#190. Great Expectations (1946)

Still haven’t read Great Expectations at this point (I’m 27) and, as with Laurence Olivier’s adaptation of Henry V a few weeks back, this adaptations’ kinda prompting me to resent myself. The movie’s perfectly fine and warrants its own scroll of discourse but it’s also one of these titles that feels fraught with personal stuff — like for example the fact that I started reading Oliver Twist, another major Charles Dickens novel, when I was in high school, found it totally accessible and enjoyable and loved how my friends would see the heft of the paperback and think I was some kinda genius for being able to read an old book — and then, for some reason, I never finished it. I’m like the Orson Welles of readers — I often wander off from perfectly good books without ever making it through the last fifty pages. No idea why. Maybe it’s something about that kind of book?

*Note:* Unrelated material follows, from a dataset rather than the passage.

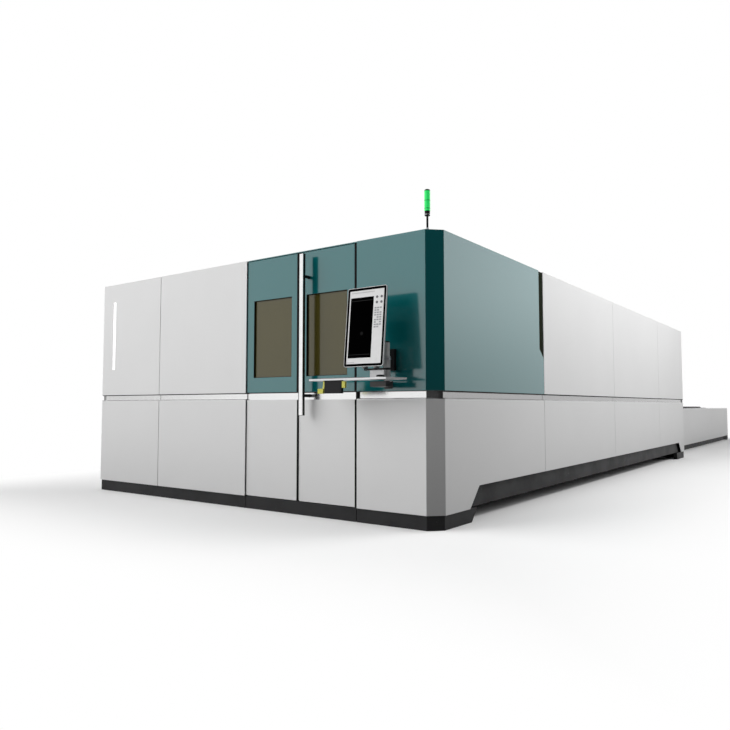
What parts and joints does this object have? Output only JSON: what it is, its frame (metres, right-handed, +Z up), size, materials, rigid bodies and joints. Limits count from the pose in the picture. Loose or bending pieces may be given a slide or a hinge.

Not Oliver Twist, necessarily, but the kindsa books I normally read — what Steve Donoghue stereotypes as “books about upper-middle-class Connecticut divorce.” I used to read lots of that. Books about marriage, about financially comfortable people who feel stifled in the trappings of their success and where one of the partners is usually a professor, books where, apart from the occasional infidelity, nothing really happens. SO I guess there’s nothing to really compel a reader toward a conclusion when you’re reading a book like that. You know, after reading a certain number of them, that the ending will be as uneventful as teh whole book, that it’s probably just gonna hint at the characters going forward with a similar kind of life, or shifting their course by a tenth of a degree so that maybe, somewhere down the line, things will change for the better. And if that’s what you’re gonna get in the way of a wrap-up, why bother?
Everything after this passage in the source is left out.